Object modeling scripts
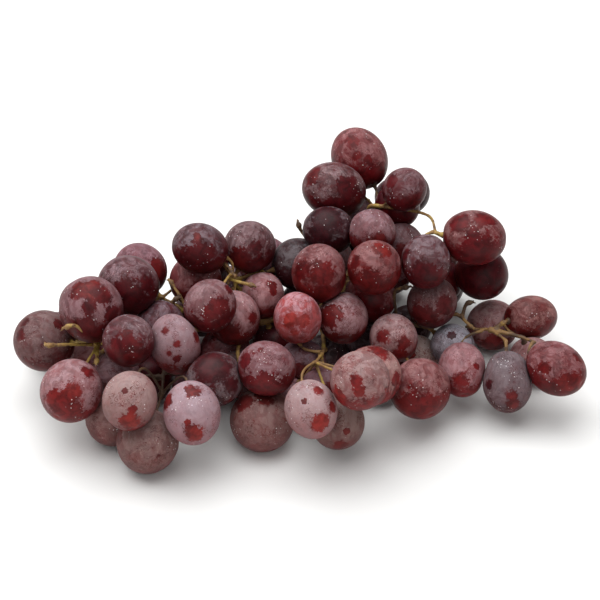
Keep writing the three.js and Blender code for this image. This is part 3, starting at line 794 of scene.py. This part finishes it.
def tube(points, radii, sides):
    """A closed tube with rounded ends round a line of points."""
    along = np.gradient(points, axis=0)
    along /= np.linalg.norm(along, axis=1)[:, None]
    side = basis(along[0])[0]
    turn = np.arange(sides) * 2 * math.pi / sides
    rings = []
    for point, direction, radius in zip(points, along, radii):
        side = unit(side - direction * (side @ direction))
        other = np.cross(direction, side)
        circle = np.outer(np.cos(turn), side) + np.outer(np.sin(turn), other)
        rings.append(point + radius * circle)
    start = points[0] - along[0] * radii[0] * END_BULGE
    end = points[-1] + along[-1] * radii[-1] * END_BULGE
    return np.vstack([start[None], *rings, end[None]]), ring_faces(sides, len(rings))


def smooth_line(corners):
    """Evenly spaced points through the corners of a line, about a step apart."""
    corners = np.asarray(corners, float)
    length = np.linalg.norm(np.diff(corners, axis=0), axis=1).sum()
    return curve_points(corners, max(int(length / TUBE_STEP), FEWEST_PIECES))


class Stem:
    """Collects the tubes of the branching stem, with how brown each part of it is."""

    def __init__(self):
        self.corners = []
        self.faces = []
        self.samples = []
        self.draw = np.random.default_rng(SEED)

    def collect(self, points, radii, sides):
        """Keeps the corners and faces of one tube."""
        corners, faces = tube(points, radii, sides)
        start = sum(len(c) for c in self.corners)
        self.corners.append(corners)
        self.faces += [tuple(start + i for i in face) for face in faces]

    def add(self, points, radii, brown):
        """One tube, slightly knobbly."""
        run = np.arange(len(points)) * TUBE_STEP
        uneven = 1.0
        for (share, pitch), wave in zip(KNOBS, self.draw.uniform(0, 2 * math.pi, len(KNOBS))):
            uneven = uneven + share * np.sin(run * pitch + wave)
        self.collect(points, radii * uneven, TUBE_SIDES)
        self.samples += [(point, brown) for point in points]

    def warts(self, points, count, spread, radius, brown):
        """Small warts scattered along a line."""
        for _ in range(count):
            spot = points[self.draw.integers(len(points))] + unit(self.draw.normal(size=3)) * spread
            self.wart(spot, radius * self.draw.uniform(0.8, 1.2), brown)

    def wart(self, centre, radius, brown):
        """A small round wart."""
        height = np.linspace(-WART_SPAN, WART_SPAN, WART_RINGS) * radius
        points = centre + height[:, None] * unit(self.draw.normal(size=3))
        self.collect(points, np.sqrt(radius**2 - height**2), WART_SIDES)
        self.samples.append((centre, brown))


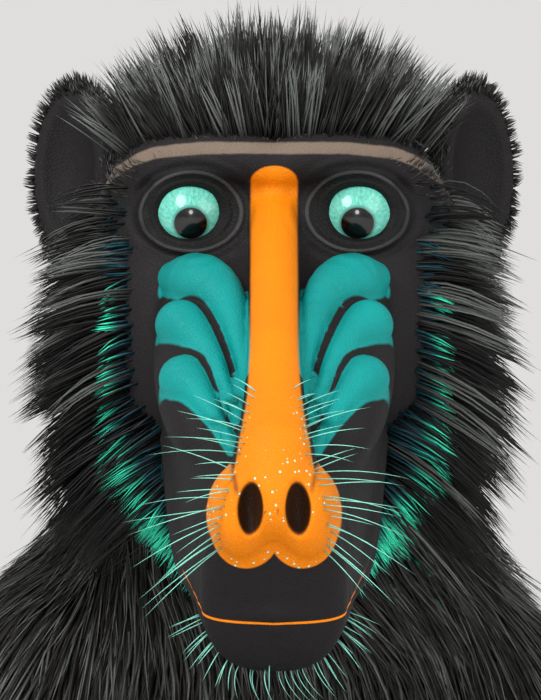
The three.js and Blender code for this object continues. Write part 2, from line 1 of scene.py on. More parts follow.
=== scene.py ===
"""A still, life-size mandrill: it sits on its seat pads, hands on the floor, head turned to its right.

The forms are built straight ahead, in millimetres, and the head's turn is given to each finished point.
"""

import functools
import math

import bmesh
import bpy
import numpy as np
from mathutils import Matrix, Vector
from mathutils.kdtree import KDTree


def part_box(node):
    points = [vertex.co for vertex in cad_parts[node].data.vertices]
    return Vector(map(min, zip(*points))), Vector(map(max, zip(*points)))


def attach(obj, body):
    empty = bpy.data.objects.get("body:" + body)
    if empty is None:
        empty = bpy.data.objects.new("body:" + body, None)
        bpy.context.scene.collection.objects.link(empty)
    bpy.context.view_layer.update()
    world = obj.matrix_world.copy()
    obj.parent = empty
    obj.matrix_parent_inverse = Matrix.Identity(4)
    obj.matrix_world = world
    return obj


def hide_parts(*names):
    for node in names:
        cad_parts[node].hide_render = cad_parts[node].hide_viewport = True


bl_info = {
    "name": "Sitting mandrill",
    "version": (1, 0, 0),
    "blender": (4, 5, 0),
    "location": "View3D > Sidebar > Mandrill",
    "description": "Skin, eyes, nails and coat of a life-size mandrill, round its measured frame",
    "category": "Add Mesh",
}

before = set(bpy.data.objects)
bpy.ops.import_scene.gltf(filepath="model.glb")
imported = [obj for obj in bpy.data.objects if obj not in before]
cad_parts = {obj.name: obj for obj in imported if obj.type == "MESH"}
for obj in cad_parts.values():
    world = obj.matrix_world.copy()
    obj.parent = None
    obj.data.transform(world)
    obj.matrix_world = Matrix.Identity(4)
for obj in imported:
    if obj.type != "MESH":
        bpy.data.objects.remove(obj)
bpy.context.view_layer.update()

MM = 0.001
MEETING = 1e-7  # points closer than this, in metres, are one point
UP = np.array([0.0, 0.0, 1.0])

# The head's frames: the point midway between the eyeballs, the gaze and the muzzle's slope
EYES = {"forward": 112.0, "height": 600.0}
EYE_SPACING = 56.0
EYEBALL = {"radius": 13.5, "forward": -1.5}
HEAD_TURN = math.radians(25)
HEAD_PITCH = math.radians(2)
MUZZLE_SLOPE = math.radians(42)
NASION = {"forward": 11.0, "up": 1.0}
MOUTH_LEVEL = -62.2
NECK_BASE = {"y": -8.0, "z": 470.0}
NECK_LEAN = math.radians(30)
SKIN_CELL = 6.0
TURN_OVER = 52.0  # the length of neck that takes up the turn
FAR = 25.0  # the most that a distance from the skin is known


# Places in the head's frames, and the head's turn


def head_point(x, forward, up):
    """The plain point that lies so far across, forward of and above the point between the eyes."""
    s, c = math.sin(HEAD_PITCH), math.cos(HEAD_PITCH)
    y = -EYES["forward"] - forward * c - up * s
    return np.stack(np.broadcast_arrays(x, y, EYES["height"] - forward * s + up * c), -1).astype(float)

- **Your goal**
Return the entries above exactly as they appear.

- **Written answer**
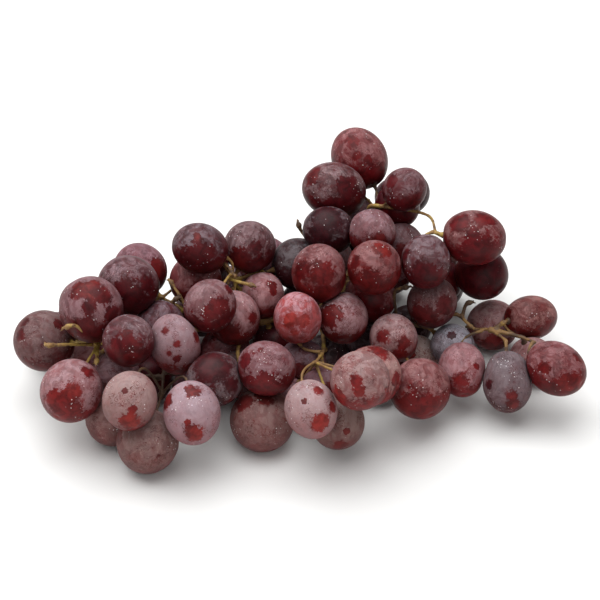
Keep writing the three.js and Blender code for this image. This is part 3, starting at line 794 of scene.py. This part finishes it.
def tube(points, radii, sides):
    """A closed tube with rounded ends round a line of points."""
    along = np.gradient(points, axis=0)
    along /= np.linalg.norm(along, axis=1)[:, None]
    side = basis(along[0])[0]
    turn = np.arange(sides) * 2 * math.pi / sides
    rings = []
    for point, direction, radius in zip(points, along, radii):
        side = unit(side - direction * (side @ direction))
        other = np.cross(direction, side)
        circle = np.outer(np.cos(turn), side) + np.outer(np.sin(turn), other)
        rings.append(point + radius * circle)
    start = points[0] - along[0] * radii[0] * END_BULGE
    end = points[-1] + along[-1] * radii[-1] * END_BULGE
    return np.vstack([start[None], *rings, end[None]]), ring_faces(sides, len(rings))


def smooth_line(corners):
    """Evenly spaced points through the corners of a line, about a step apart."""
    corners = np.asarray(corners, float)
    length = np.linalg.norm(np.diff(corners, axis=0), axis=1).sum()
    return curve_points(corners, max(int(length / TUBE_STEP), FEWEST_PIECES))


class Stem:
    """Collects the tubes of the branching stem, with how brown each part of it is."""

    def __init__(self):
        self.corners = []
        self.faces = []
        self.samples = []
        self.draw = np.random.default_rng(SEED)

    def collect(self, points, radii, sides):
        """Keeps the corners and faces of one tube."""
        corners, faces = tube(points, radii, sides)
        start = sum(len(c) for c in self.corners)
        self.corners.append(corners)
        self.faces += [tuple(start + i for i in face) for face in faces]

    def add(self, points, radii, brown):
        """One tube, slightly knobbly."""
        run = np.arange(len(points)) * TUBE_STEP
        uneven = 1.0
        for (share, pitch), wave in zip(KNOBS, self.draw.uniform(0, 2 * math.pi, len(KNOBS))):
            uneven = uneven + share * np.sin(run * pitch + wave)
        self.collect(points, radii * uneven, TUBE_SIDES)
        self.samples += [(point, brown) for point in points]

    def warts(self, points, count, spread, radius, brown):
        """Small warts scattered along a line."""
        for _ in range(count):
            spot = points[self.draw.integers(len(points))] + unit(self.draw.normal(size=3)) * spread
            self.wart(spot, radius * self.draw.uniform(0.8, 1.2), brown)

    def wart(self, centre, radius, brown):
        """A small round wart."""
        height = np.linspace(-WART_SPAN, WART_SPAN, WART_RINGS) * radius
        points = centre + height[:, None] * unit(self.draw.normal(size=3))
        self.collect(points, np.sqrt(radius**2 - height**2), WART_SIDES)
        self.samples.append((centre, brown))


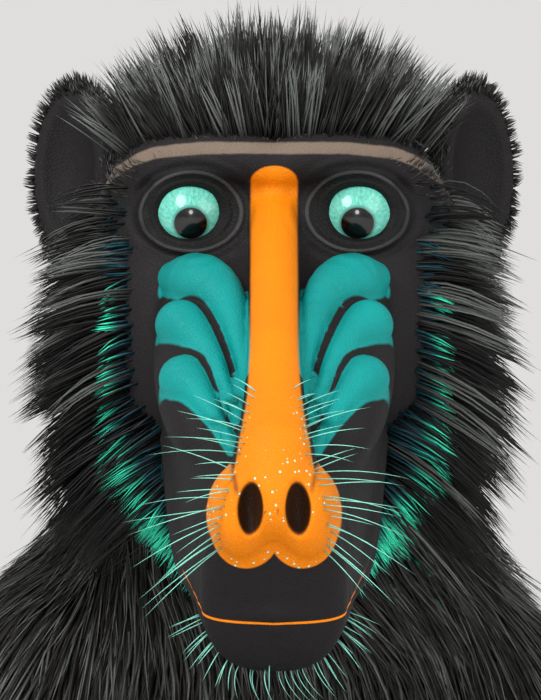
The three.js and Blender code for this object continues. Write part 2, from line 1 of scene.py on. More parts follow.
=== scene.py ===
"""A still, life-size mandrill: it sits on its seat pads, hands on the floor, head turned to its right.

The forms are built straight ahead, in millimetres, and the head's turn is given to each finished point.
"""

import functools
import math

import bmesh
import bpy
import numpy as np
from mathutils import Matrix, Vector
from mathutils.kdtree import KDTree


def part_box(node):
    points = [vertex.co for vertex in cad_parts[node].data.vertices]
    return Vector(map(min, zip(*points))), Vector(map(max, zip(*points)))


def attach(obj, body):
    empty = bpy.data.objects.get("body:" + body)
    if empty is None:
        empty = bpy.data.objects.new("body:" + body, None)
        bpy.context.scene.collection.objects.link(empty)
    bpy.context.view_layer.update()
    world = obj.matrix_world.copy()
    obj.parent = empty
    obj.matrix_parent_inverse = Matrix.Identity(4)
    obj.matrix_world = world
    return obj


def hide_parts(*names):
    for node in names:
        cad_parts[node].hide_render = cad_parts[node].hide_viewport = True


bl_info = {
    "name": "Sitting mandrill",
    "version": (1, 0, 0),
    "blender": (4, 5, 0),
    "location": "View3D > Sidebar > Mandrill",
    "description": "Skin, eyes, nails and coat of a life-size mandrill, round its measured frame",
    "category": "Add Mesh",
}

before = set(bpy.data.objects)
bpy.ops.import_scene.gltf(filepath="model.glb")
imported = [obj for obj in bpy.data.objects if obj not in before]
cad_parts = {obj.name: obj for obj in imported if obj.type == "MESH"}
for obj in cad_parts.values():
    world = obj.matrix_world.copy()
    obj.parent = None
    obj.data.transform(world)
    obj.matrix_world = Matrix.Identity(4)
for obj in imported:
    if obj.type != "MESH":
        bpy.data.objects.remove(obj)
bpy.context.view_layer.update()

MM = 0.001
MEETING = 1e-7  # points closer than this, in metres, are one point
UP = np.array([0.0, 0.0, 1.0])

# The head's frames: the point midway between the eyeballs, the gaze and the muzzle's slope
EYES = {"forward": 112.0, "height": 600.0}
EYE_SPACING = 56.0
EYEBALL = {"radius": 13.5, "forward": -1.5}
HEAD_TURN = math.radians(25)
HEAD_PITCH = math.radians(2)
MUZZLE_SLOPE = math.radians(42)
NASION = {"forward": 11.0, "up": 1.0}
MOUTH_LEVEL = -62.2
NECK_BASE = {"y": -8.0, "z": 470.0}
NECK_LEAN = math.radians(30)
SKIN_CELL = 6.0
TURN_OVER = 52.0  # the length of neck that takes up the turn
FAR = 25.0  # the most that a distance from the skin is known


# Places in the head's frames, and the head's turn


def head_point(x, forward, up):
    """The plain point that lies so far across, forward of and above the point between the eyes."""
    s, c = math.sin(HEAD_PITCH), math.cos(HEAD_PITCH)
    y = -EYES["forward"] - forward * c - up * s
    return np.stack(np.broadcast_arrays(x, y, EYES["height"] - forward * s + up * c), -1).astype(float)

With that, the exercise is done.